6. Registration Rights. The Company covenants and agrees as follows:
6.1 For the purpose of this Section 6, the following definitions
shall apply:
(a) "Exchange Act" shall mean the Securities Exchange Act of
1934, as amended, and the rules and regulations of the SEC thereunder, all as
the same shall be in effect at the time.
(b) "Person" shall mean an individual, partnership (general or
limited), corporation, limited liability company, joint venture, business trust,
cooperative, association or other form of business organization, whether or not
regarded as a legal entity under applicable law, a trust (inter vivos or
testamentary), an estate of a deceased, insane or incompetent person, a
quasi-governmental entity, a government or any agency, authority, political
subdivision or other instrumentality thereof, or any other entity.
(c) "Register," "registered," and "registration" shall refer
to a registration effected by preparing and filing a registration statement in
compliance with the Securities Act, and the declaration or order of
effectiveness of such registration statement or document by the SEC.
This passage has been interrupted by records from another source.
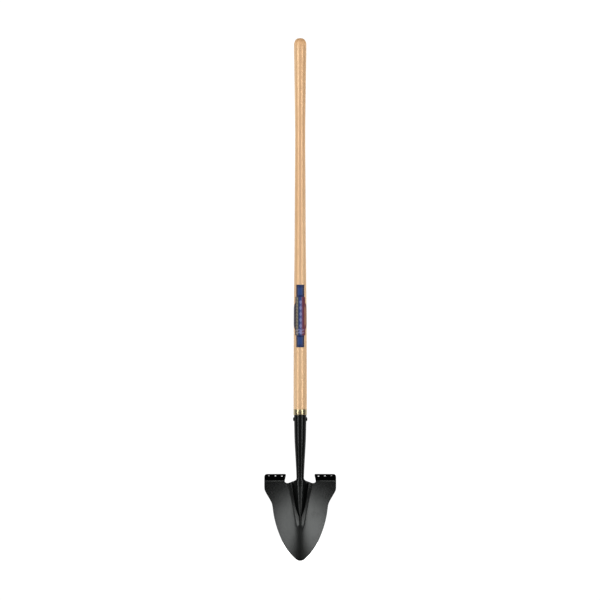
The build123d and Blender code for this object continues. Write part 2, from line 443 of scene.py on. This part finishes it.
def step_rows():
    rows = evenly(220.0 * MM, 224.0 * MM, 4)
    rows += evenly(224.6 * MM, 230.0 * MM, 9)
    rows += evenly(231.0 * MM, STEP_HOLE_HEIGHT, 6)
    step = (STEP_TOP - STEP_HOLE_HEIGHT) / 5
    rows += [STEP_HOLE_HEIGHT + step * count for count in (1, 2, 3, 4, 4.5)]
    return rows + [STEP_TOP - EDGE_ROUND]


def blade_sheet_front():
    """The front face of the pressed sheet as one open mesh, with the step holes left out."""
    mesh = bmesh.new()
    spots = {}

    def put(row, column, x, y, z):
        spots[row, column] = mesh.verts.new((x, y, TIP + z))

    body = blade_rows()
    for row, height in enumerate(body):
        z = height + TIP_INSET * (1 - smooth(height / TIP_INSET_REACH))
        for column, x in enumerate(blade_columns(height)):
            y = blade_front(x, z)
            put(row, column, x, y, z)
            if column:
                put(row, -column, -x, y, z)
    top = len(body) - 1
    collar = collar_rows()
    for row, z in enumerate(collar, top + 1):
        for column, (x, y) in enumerate(collar_points(z)):
            put(row, column, x, y, z)
            if column:
                put(row, -column, -x, y, z)
    steps = step_rows()
    last = FIRST_WING + WING_COLUMNS + 2
    for row, z in enumerate(steps, top + 1):
        across = guarded(step_inner_edge(z), outline_half_width(z) - OUTLINE_INSET, WING_COLUMNS, GUARD)
        for column, x in enumerate(across, FIRST_WING):
            put(row, column, x, blade_front(x, z), z)
            put(row, -column, -x, blade_front(x, z), z)
    hole_row = top + 1 + steps.index(STEP_HOLE_HEIGHT)

    def quad(row, column):
        corners = [(row, column), (row, column + 1), (row + 1, column + 1), (row + 1, column)]
        if all(corner in spots for corner in corners):
            return mesh.faces.new([spots[corner] for corner in corners])
        return None

    quads = {}
    for row in range(top + max(len(collar), len(steps))):
        for column in range(-last, last):
            quads[row, column] = quad(row, column)
    for hand in (1, -1):
        for count in range(STEP_HOLE_COUNT):
            centre = hand * (STEP_HOLE_FIRST + count * STEP_HOLE_PITCH)
            height = STEP_HOLE_HEIGHT + count * STEP_HOLE_RISE
            punch(mesh, spots, quads, hole_row, centre, height)
    bmesh.ops.delete(mesh, geom=[v for v in mesh.verts if not v.link_faces], context="VERTS")
    mesh.normal_update()
    if sum(face.normal.y for face in mesh.faces) > 0:
        bmesh.ops.reverse_faces(mesh, faces=mesh.faces)
    return mesh


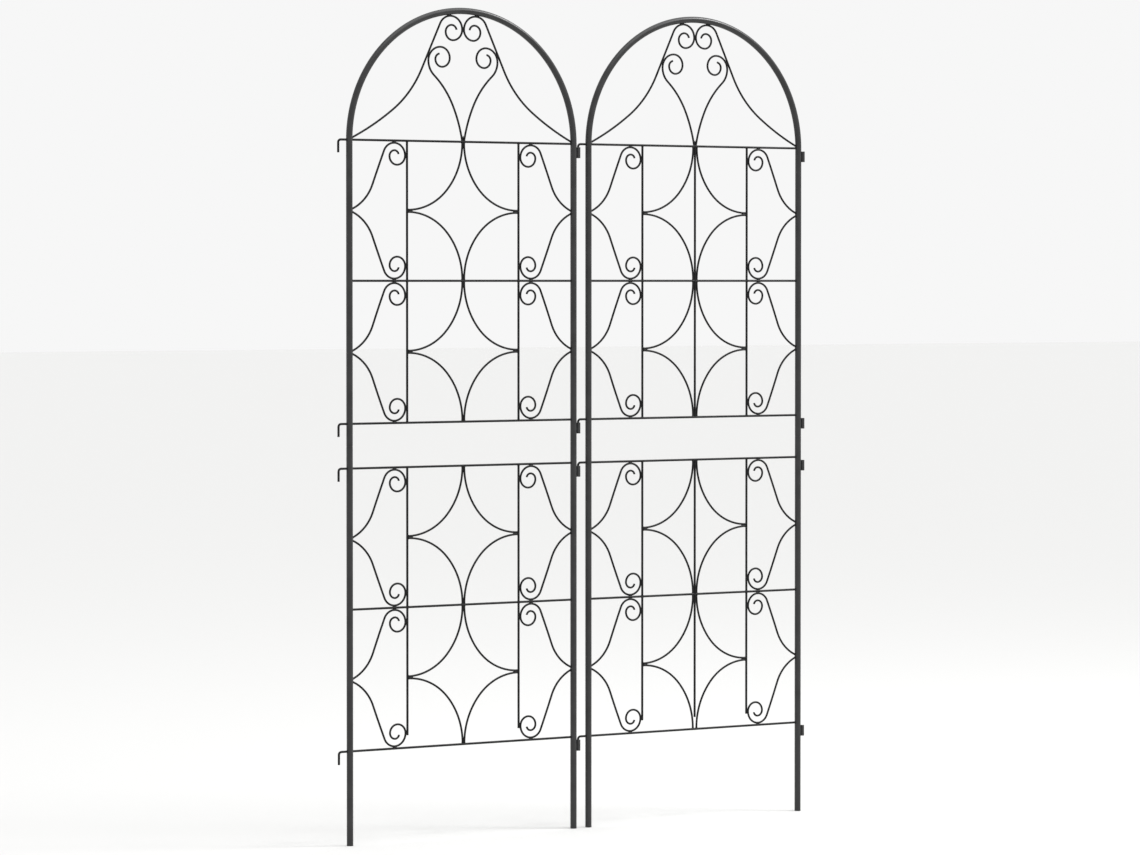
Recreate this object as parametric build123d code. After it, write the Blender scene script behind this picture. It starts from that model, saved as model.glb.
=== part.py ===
from build123d import *
import math
import os

# Metal trellis arch: two arch-topped panels of round steel tube filled with scrolled rods.
# Each panel is an upper section pushed onto a lower one, and the right panel hangs by its
# hooks in the sockets of the left panel.
# Millimetres. X runs along the panels, Z is up, the front faces -Y, every rod lies in Y = 0.
# Z = 0 is the cut end of the four legs, X = 0 is halfway across the whole pair.

# ---- driving dimensions ---------------------------------------------------------------
STILE_SPACING = 566.0  # between the axes of a panel's two upright tubes; the arch is half a circle
TUBE_OD = 14.0
TUBE_WALL = 1.0
BAR_D = 5.0  # crossbars with their hooks, uprights and centre rods
ROD_D = 4.5  # stars, scrolls and arch infill
WELD_GAP = 0.1  # the weld's root gap wherever two pieces meet

FOOT_LENGTH = 202.5  # ground to bar 6
LOWER_CELL_2 = 303.5  # bar 6 to bar 5
LOWER_CELL_1 = 302.0  # bar 5 to bar 4
SECTION_GAP = 95.5  # bar 4 to bar 3, with the push-fit joint halfway
UPPER_CELL_2 = 305.5  # bar 3 to bar 2
UPPER_CELL_1 = 301.0  # bar 2 to bar 1, where the arch springs

UPRIGHT_SPACING = 281.4  # between the axes of a panel's two upright rods
UPRIGHT_STOP = 27.0  # the lowest uprights and centre rod end this far above bar 6

SPIGOT_TO_BAR = 5.25  # the reduced top of each lower tube ends this far below bar 3's underside
SPIGOT_CLEARANCE = 0.3  # radial
SEAM_GAP = 0.3  # between the upper tube's end and the shoulder under it

HOOK_REACH = 27.0  # left tube axis to hook leg axis
HOOK_BEND = 6.0  # radius of the hook's bend, on its centreline
HOOK_DROP = 27.6  # bar axis to the end of the hook leg
SOCKET_OD = 10.0
SOCKET_CLEARANCE = 0.3  # radial, around the hook leg
SOCKET_LENGTH = 24.0
SOCKET_START = 7.0  # bar axis to the socket's upper end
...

(d) "Registration Statement" shall mean any registration
statement of the Company filed with the SEC pursuant to the provisions of
Section 6.2 of this Agreement, which covers the resale of the Restricted Stock
on an appropriate form then permitted by the SEC to be used for such
registration and the sales contemplated to be made thereby under the Securities
Act, or any similar rule that may be adopted by the SEC, and all amendments and
supplements to such registration statement, including any pre- and post-
effective amendments thereto, in each case including the prospectus contained
therein, all exhibits thereto and all materials incorporated by reference
therein.
9
(e) "Restricted Stock" shall mean (i) the shares of Common
Stock issuable upon conversion of the Convertible Note; (ii) the shares of
Common Stock issuable upon exercise of the Warrants; and (iii) any additional
shares of Common Stock of the Company issued or issuable after the date hereof
in respect of any of the foregoing securities, by way of a stock dividend or
stock split; provided that as to any particular shares of Restricted Stock, such
securities shall cease to constitute Restricted Stock when (x) a Registration
Statement with respect to the sale of such securities shall have become
effective under the Securities Act and such securities shall have been disposed
of thereunder, (y) such securities are permitted to be transferred pursuant to
Rule 144(k) (or any successor provision to such rule) under the Securities Act
or (z) such securities are otherwise freely transferable to the public without
further registration under the Securities Act.
(f) "Selling Stockholders" shall mean Purchaser and any other
purchaser of Units in the Offering, and their respective successors and assigns.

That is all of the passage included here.